When social media sites like Twitter say they’re expecting $1 billion in revenues in two years, it’s clear that magazine publishers have to aggressively ramp up strategies to keep ad dollars flowing to their sites – while also exploring ways to grow non-ad revenues. Magazine websites are becoming a hub not just for content, but for topic-focused communities that integrate journalists, readers and, yes, advertisers.
We’re seeing more examples of innovation born out of these types of industry disruptions. “The economics in journalism are broken, and there are lots of experimentations taking place,” Forbes’ Chief Product Officer Lewis Dvorkin told Poynter.
Redefining Web content
Forbes is driving much of this experimentation with its model for “incentive-based, entrepreneurial journalism.” Poynter’s Jeff Sonderman captured the success of the approach to date:
“Forbes is swimming. The Forbes.com audience doubled in the past year to 30 million monthly unique users. … Forbes may be on to something here.”
Sonderman notes that the model “embodies David Weinberger’s famous model of the Web as a whole — small pieces, loosely joined — by coordinating many independent voices under the brand power, technology and financial resources of Forbes.”

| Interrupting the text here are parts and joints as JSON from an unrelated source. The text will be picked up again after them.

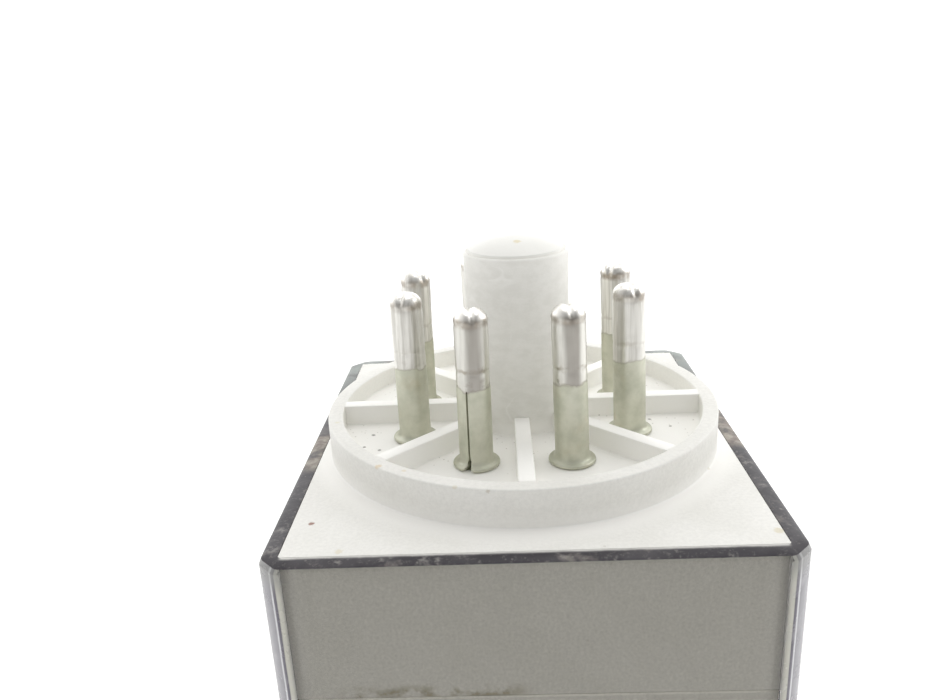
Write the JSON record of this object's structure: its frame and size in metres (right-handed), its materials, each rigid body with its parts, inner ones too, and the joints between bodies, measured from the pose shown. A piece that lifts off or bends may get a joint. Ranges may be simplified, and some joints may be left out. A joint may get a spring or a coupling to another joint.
{
  "type": "plug in relay",
  "caption": "Octal plug-in relay: smoky clear box cover, light grey base with ring, ribs and keyed centre post, ring of hollow pins, and a sealed coil, armature and changeover contacts.",
  "frame": {"origin": "centre of the cover's closed outer face, which the relay stands on with its pins up", "axes": "+Z from the cover to the pins, along the centre post; +Y towards the post's key; +X across the two poles"},
  "size_m": [0.0332, 0.0372, 0.0678],
  "materials": {
    "clear_cover": "lightly smoke-tinted clear polycarbonate, scuffed at the rim",
    "liner": "plain pale card",
    "base_moulding": "light grey moulded thermoset, fine matt grain",
    "plug_pin": "nickel-plated brass, tips tinned with solder",
    "yoke_steel": "zinc-plated soft iron",
    "core_iron": "turned soft iron",
    "shading_copper": "bare copper",
    "bobbin_nylon": "natural nylon",
    "winding_copper": "enamelled copper wire",
    "coil_tape": "amber polyester tape",
    "tinned_brass": "tinned",
    "insulator": "brown phenolic moulding",
    "fastener_steel": "zinc plated",
    "arm_bronze": "phosphor bronze spring strip",
    "contact_silver": "silver alloy",
    "spring_steel": "spring wire",
    "terminal_brass": "stamped brass",
    "lead_blue": "PVC insulation",
    "lead_red": "PVC insulation",
    "lead_white": "PVC insulation",
    "braid_copper": "bare copper braid"
  },
  "bodies": {
    "relay": {"cover": "clear_cover", "front_liner": "liner", "base": "base_moulding", "pin_1": "plug_pin", "pin_2": "plug_pin", "pin_3": "plug_pin", "pin_4": "plug_pin", "pin_5": "plug_pin", "pin_6": "plug_pin", "pin_7": "plug_pin", "pin_8": "plug_pin", "yoke": "yoke_steel", "core": "core_iron", "shading_ring": "shading_copper", "bobbin": "bobbin_nylon", "coil_winding": "winding_copper", "coil_tape": "coil_tape", "coil_lug_left": "tinned_brass", "coil_lug_right": "tinned_brass", "spring_anchor": "fastener_steel", "return_spring": "spring_steel", "contact_block": "insulator", "no_terminal_left": "terminal_brass", "no_contact_left": "contact_silver", "nc_terminal_left": "terminal_brass", "nc_contact_left": "contact_silver", "no_terminal_right": "terminal_brass", "no_contact_right": "contact_silver", "nc_terminal_right": "terminal_brass", "nc_contact_right": "contact_silver", "frame_screws": "fastener_steel", "block_screws": "fastener_steel", "coil_lead_left": "lead_blue", "no_lead_left": "lead_red", "nc_lead_left": "lead_white", "braid_left": "braid_copper", "coil_lead_right": "lead_blue", "no_lead_right": "lead_red", "nc_lead_right": "lead_white", "braid_right": "braid_copper"},
    "armature": {"armature": "yoke_steel", "arm_insulator": "insulator", "clamp_bar": "insulator", "armature_rivets": "fastener_steel", "contact_arm_left": "arm_bronze", "contact_arm_right": "arm_bronze", "moving_contact_left": "contact_silver", "moving_contact_right": "contact_silver"}
  },
  "joints": [
    {"name": "armature_hinge", "type": "hinge", "parent": "relay", "child": "armature", "pos_m": [0, 0.014, 0.01205], "axis": [-1, 0, 0], "range_deg": [0, 3.2], "stiffness_Nm_per_rad": 0.02, "springref_deg": -4.58, "deforming": ["return_spring", "braid_left", "braid_right"]}
  ]
}
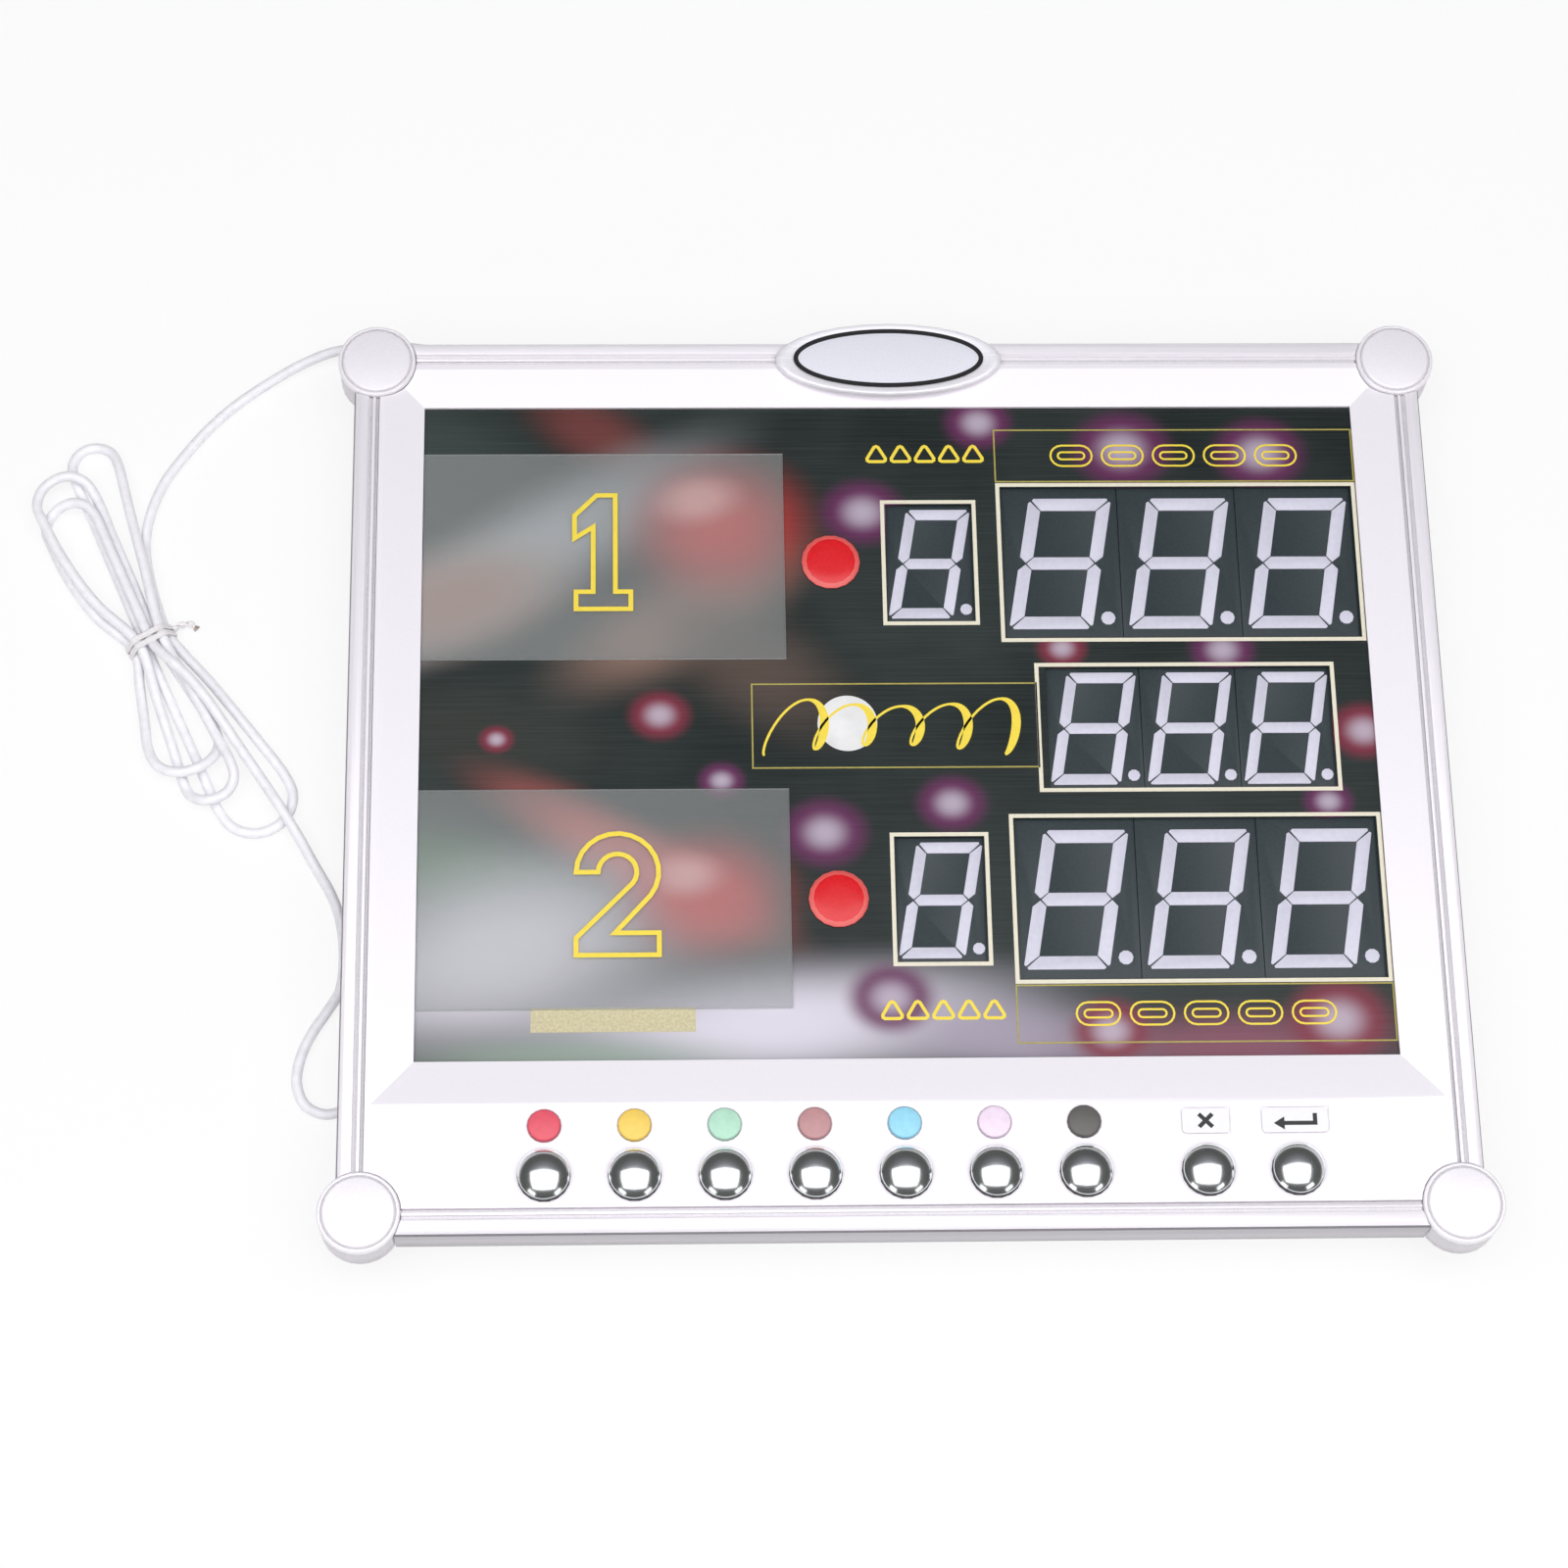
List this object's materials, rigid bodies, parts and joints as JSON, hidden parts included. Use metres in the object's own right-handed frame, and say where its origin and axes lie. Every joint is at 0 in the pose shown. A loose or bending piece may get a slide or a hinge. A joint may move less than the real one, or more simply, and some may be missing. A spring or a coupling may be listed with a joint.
{
  "type": "billiard electronic scoreboard",
  "caption": "Electronic billiard scoreboard: aluminium frame with corner posts, printed panel with LED digits, chrome push buttons, rear case and a tied power lead",
  "frame": {"origin": "middle of the back, on the face that the case lies on", "axes": "+X to the right of the display, +Y to the top of the display, +Z out of its face"},
  "size_m": [0.5716, 0.3962, 0.0417],
  "materials": {
    "badge_plate": "pearl, blank",
    "board_green": "solder resist",
    "case_sheet": "powder coat",
    "chrome": "polished plating",
    "dark_plastic": "moulded",
    "frosted_plate": "frosted, translucent",
    "lamp_red": "clear coloured lens",
    "marker_black": "soft pad",
    "marker_blue": "soft pad",
    "marker_brown": "soft pad",
    "marker_green": "soft pad",
    "marker_pink": "soft pad",
    "marker_red": "soft pad",
    "marker_yellow": "soft pad",
    "module_face": "matt, pale light bars",
    "printed_panel": "printed, satin clear coat",
    "ribbon_grey": "matt",
    "silver_anodised": "satin anodised",
    "silver_paint": "pearl silver paint",
    "white_sleeve": "smooth PVC"
  },
  "bodies": {
    "housing": {"badge_base": "silver_anodised", "badge_plate": "badge_plate", "break_digit_1": "module_face", "break_digit_2": "module_face", "break_digit_3": "module_face", "cap_bottom_left": "silver_paint", "cap_bottom_right": "silver_paint", "cap_top_left": "silver_paint", "cap_top_right": "silver_paint", "cord_gland": "dark_plastic", "cord_hank": "white_sleeve", "cord_lead": "white_sleeve", "cord_tail": "white_sleeve", "cord_tie": "white_sleeve", "dc_plug": "dark_plastic", "display_board": "board_green", "display_panel": "printed_panel", "frames_digit_a": "module_face", "frames_digit_b": "module_face", "front_surround": "silver_paint", "key_board": "board_green", "marker_black": "marker_black", "marker_blue": "marker_blue", "marker_brown": "marker_brown", "marker_green": "marker_green", "marker_pink": "marker_pink", "marker_red": "marker_red", "marker_yellow": "marker_yellow", "name_plate_a": "frosted_plate", "name_plate_b": "frosted_plate", "post_bottom_left": "silver_anodised", "post_bottom_right": "silver_anodised", "post_top_left": "silver_anodised", "post_top_right": "silver_anodised", "power_board": "board_green", "rail_bottom": "silver_anodised", "rail_left": "silver_anodised", "rail_right": "silver_anodised", "rail_top": "silver_anodised", "rear_case": "case_sheet", "rear_panel": "case_sheet", "ribbon_cable": "ribbon_grey", "score_digit_a_1": "module_face", "score_digit_a_2": "module_face", "score_digit_a_3": "module_face", "score_digit_b_1": "module_face", "score_digit_b_2": "module_face", "score_digit_b_3": "module_face", "turn_lamp_a": "lamp_red", "turn_lamp_b": "lamp_red"},
    "button_ball_1": {"button_ball_1": "chrome"},
    "button_ball_2": {"button_ball_2": "chrome"},
    "button_ball_3": {"button_ball_3": "chrome"},
    "button_ball_4": {"button_ball_4": "chrome"},
    "button_ball_5": {"button_ball_5": "chrome"},
    "button_ball_6": {"button_ball_6": "chrome"},
    "button_ball_7": {"button_ball_7": "chrome"},
    "button_cancel": {"button_cancel": "chrome"},
    "button_confirm": {"button_confirm": "chrome"}
  },
  "joints": [
    {"name": "button_ball_1_press", "type": "slide", "parent": "housing", "child": "button_ball_1", "axis": [0, 0, -1], "range_m": [0, 0.0015], "stiffness_N_per_m": 1000, "springref_m": -0.001},
    {"name": "button_ball_2_press", "type": "slide", "parent": "housing", "child": "button_ball_2", "axis": [0, 0, -1], "range_m": [0, 0.0015], "stiffness_N_per_m": 1000, "springref_m": -0.001},
    {"name": "button_ball_3_press", "type": "slide", "parent": "housing", "child": "button_ball_3", "axis": [0, 0, -1], "range_m": [0, 0.0015], "stiffness_N_per_m": 1000, "springref_m": -0.001},
    {"name": "button_ball_4_press", "type": "slide", "parent": "housing", "child": "button_ball_4", "axis": [0, 0, -1], "range_m": [0, 0.0015], "stiffness_N_per_m": 1000, "springref_m": -0.001},
    {"name": "button_ball_5_press", "type": "slide", "parent": "housing", "child": "button_ball_5", "axis": [0, 0, -1], "range_m": [0, 0.0015], "stiffness_N_per_m": 1000, "springref_m": -0.001},
    {"name": "button_ball_6_press", "type": "slide", "parent": "housing", "child": "button_ball_6", "axis": [0, 0, -1], "range_m": [0, 0.0015], "stiffness_N_per_m": 1000, "springref_m": -0.001},
    {"name": "button_ball_7_press", "type": "slide", "parent": "housing", "child": "button_ball_7", "axis": [0, 0, -1], "range_m": [0, 0.0015], "stiffness_N_per_m": 1000, "springref_m": -0.001},
    {"name": "button_cancel_press", "type": "slide", "parent": "housing", "child": "button_cancel", "axis": [0, 0, -1], "range_m": [0, 0.0015], "stiffness_N_per_m": 1000, "springref_m": -0.001},
    {"name": "button_confirm_press", "type": "slide", "parent": "housing", "child": "button_confirm", "axis": [0, 0, -1], "range_m": [0, 0.0015], "stiffness_N_per_m": 1000, "springref_m": -0.001}
  ]
}
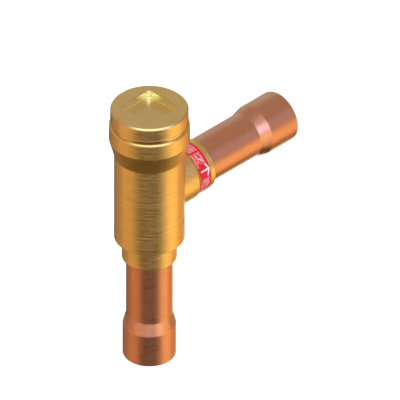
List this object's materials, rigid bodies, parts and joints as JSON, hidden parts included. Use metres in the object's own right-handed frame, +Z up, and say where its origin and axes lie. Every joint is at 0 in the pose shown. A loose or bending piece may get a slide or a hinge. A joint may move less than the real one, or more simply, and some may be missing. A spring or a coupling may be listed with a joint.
{
  "type": "refrigerant non-return valve",
  "caption": "Angle-way brass non-return valve: a spring-loaded, damped piston under a screw cap, with copper stub tubes that end in solder sockets.",
  "frame": {"origin": "centre of the inlet socket's mouth, on the valve body's axis", "axes": "+Z runs up the body's axis from the inlet mouth to the cap, +X runs along the branch to the outlet mouth, and +Y completes the frame"},
  "size_m": [0.1067, 0.0386, 0.142],
  "materials": {
    "body_brass": "brass with fine turning marks round the barrel",
    "cap_brass": "turned brass, faced on top",
    "inner_brass": "turned brass",
    "tube_copper": "drawn copper tube, slightly satin",
    "gasket_copper": "soft copper sealing ring",
    "brazing_alloy": "silver brazing alloy, as run",
    "stainless_steel": "turned stainless steel",
    "spring_steel": "drawn spring wire",
    "ptfe": "white sealing plastic, waxy",
    "label_film": "red label film with a plain white flow arrow"
  },
  "bodies": {
    "housing": {"valve_body": "body_brass", "inlet_tube": "tube_copper", "outlet_tube": "tube_copper", "inlet_braze": "brazing_alloy", "outlet_braze": "brazing_alloy", "end_cap": "cap_brass", "cap_gasket": "gasket_copper", "piston_guide": "stainless_steel", "closing_spring": "spring_steel", "flow_label": "label_film"},
    "piston_unit": {"piston": "inner_brass", "piston_ring": "ptfe", "valve_plate": "inner_brass", "seal_disc": "ptfe", "seal_retainer": "stainless_steel", "lock_washer": "spring_steel", "retainer_screw": "stainless_steel"}
  },
  "joints": [
    {"name": "piston_lift", "type": "slide", "parent": "housing", "child": "piston_unit", "axis": [0, 0, 1], "range_m": [0, 0.008], "stiffness_N_per_m": 136, "springref_m": -0.004, "deforming": ["closing_spring"]}
  ]
}
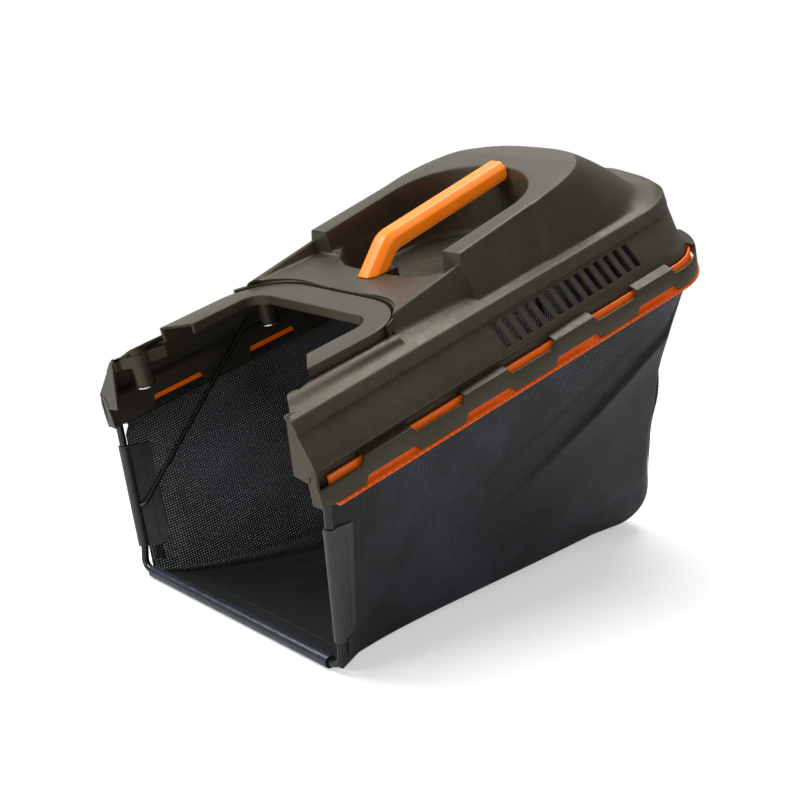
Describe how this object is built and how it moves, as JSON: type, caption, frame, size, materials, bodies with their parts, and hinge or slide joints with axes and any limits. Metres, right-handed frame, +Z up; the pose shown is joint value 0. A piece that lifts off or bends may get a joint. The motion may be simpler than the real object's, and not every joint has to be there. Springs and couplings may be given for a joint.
{
  "type": "grass catcher",
  "caption": "Mower grass catcher: moulded cover with notch, humped ridge and carrying handle, clamped over a tapering mesh bag on a bent tube mouth frame.",
  "frame": {"origin": "middle of the bounding box's footprint, on the ground the bag's floor and front bar stand on", "axes": "+Z up, +Y towards the closed rear of the bag, so the open mouth and the notch face -Y, +X towards the catcher's side that the picture shows in full"},
  "size_m": [0.414, 0.6742, 0.4951],
  "materials": {
    "bar_sleeve_fabric": "smooth coated dark grey cloth",
    "brace_paint_left": "gloss black powder paint",
    "brace_paint_right": "gloss black powder paint",
    "clamp_plastic": "satin orange moulded plastic",
    "floor_fabric": "smooth coated black cloth",
    "frame_paint": "gloss black powder paint",
    "handle_plastic": "satin orange moulded plastic",
    "handle_screw_steel": "bright zinc plated",
    "mesh_fabric_left": "open black woven polyester mesh",
    "mesh_fabric_rear": "open black woven polyester mesh",
    "mesh_fabric_right": "open black woven polyester mesh",
    "moulded_cover_plastic": "fine-grained olive grey moulded plastic",
    "screw_steel": "bright zinc plated",
    "sleeve_fabric_left": "close-woven dark grey sleeve cloth with one stitched line",
    "sleeve_fabric_right": "close-woven dark grey sleeve cloth with one stitched line",
    "washer_steel": "bright zinc plated",
    "webbing_fabric_left": "stitched dark webbing",
    "webbing_fabric_right": "stitched dark webbing"
  },
  "bodies": {
    "root": {"bar_sleeve": "bar_sleeve_fabric", "boss_screw_front_left": "screw_steel", "boss_screw_front_right": "screw_steel", "boss_screw_rear_left": "screw_steel", "boss_screw_rear_right": "screw_steel", "boss_washer_front_left": "washer_steel", "boss_washer_front_right": "washer_steel", "boss_washer_rear_left": "washer_steel", "boss_washer_rear_right": "washer_steel", "brace_left": "brace_paint_left", "brace_right": "brace_paint_right", "carry_handle": "handle_plastic", "clamp_frame": "clamp_plastic", "corner_webbing_left": "webbing_fabric_left", "corner_webbing_right": "webbing_fabric_right", "floor_sheet": "floor_fabric", "handle_screw_front": "handle_screw_steel", "handle_screw_rear": "handle_screw_steel", "mesh_rear": "mesh_fabric_rear", "mesh_side_left": "mesh_fabric_left", "mesh_side_right": "mesh_fabric_right", "mouth_frame": "frame_paint", "top_cover": "moulded_cover_plastic", "upright_sleeve_left": "sleeve_fabric_left", "upright_sleeve_right": "sleeve_fabric_right"}
  },
  "joints": []
}
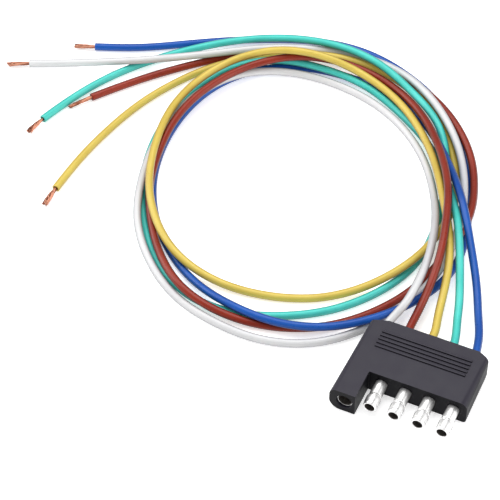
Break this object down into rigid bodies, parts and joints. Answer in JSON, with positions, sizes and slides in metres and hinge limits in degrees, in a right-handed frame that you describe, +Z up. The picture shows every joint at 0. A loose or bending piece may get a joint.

Jeff Jarvis has long been beating the drum about the need to rethink journalistic traditions such as the article within the context of the Web. A recent post calls for breaking up the article into “assets” and “paths”:
“A story can be made up of many assets. Once separated, the storyteller has the opportunity to present — and the reader to take — many paths through them. The expert in a story can go straight to what’s new and then leave, saving time having to look for the fresh nuggets among all all the space-filler that used to make up an article. The novice can start with the background, then read what’s new, then delve into the characters and timelines, then explore examples and arguments. The article becomes sets of assets and paths.”
These paths can open up new doors to long-form journalism – long considered anathema to web publishing. Capital New York recently wrote about Narrative.ly, a new site that plans to publish just one story a day, with a twist: “The editors will solicit feedback and submissions from readers throughout the week, culminating in a curated melange of user-generated content by the time Friday rolls around,” Capital’s Joe Pompeo writes.
“The key insight is this idea of following one storyline from Monday to Friday,” Jarvis told Pompeo. “If that works, it would bring a level of engagement that most news sites don’t have.”
Redefining the journalist/reader relationship
The Narrative.ly strategy highlights how the relationship between journalists and their readers are evolving into something that’s more collaborative. Along these lines, publishers are exploring more ways to turn their websites into community watering holes or exclusive meeting places among people with like-minded interests. Not just for consumption of content, but for real group conversation – something that can’t be done on a smartphone or tablet, which are inherently personal devices.
Pontin said the biggest change in Technology Review’s digital-first model “is the development of a new relationship between our most devoted readers and Technology Review.” To give readers “some skin in the game,” Pontin is exploring a new membership model that could give paying members a range of benefits: fewer ads, commenting privileges, conference discounts, meetings with editors, or even a chance to sit in on journalists’ interviews.
Forbes has pushed the traditional boundaries of the reader/journalist relationship by embracing readers as writers – putting a business spin on citizen journalism. In 2011, 1,000 external “content creators” churned out nearly 100,000 posts. Not surprisingly, the quality of these contributed pieces varies greatly, but the greater point is this: these contributors are driving large volumes of traffic and are becoming part of a broader and deeper Forbes community that the publisher is betting will increase engagement and brand loyalty.
Redefining the advertiser/reader relationship
Forbes contributor program also extends to advertisers, who can publish posts alongside staff editorial content through Forbes’ AdVoice program. AdVoice represents an opportunity for marketers “to tell their stories and to share their expertise around their areas of business,” Mark Howard, Forbes Media’s SVP of digital advertising strategy, told Folio.
Of course, some see this as a complete crumbling of the wall between advertising and editorial. But the reality is that publishers are betting that audiences are becoming more open to marketing messages that are delivered in context and actually provide some type of useful information. It’s a refinement of the publisher’s role as facilitator between the audience and the advertiser – and a way for publishers to decrease their reliance on online display advertising.
“We are building out ad solutions that fit well within the context of the editorial,” Tyler Goldman, CEO of BuzzMedia, told me in describing a key element of his company’s business strategy. “We want to make ads meaningful within the sites to give marketers a much better chance of engaging our audience.”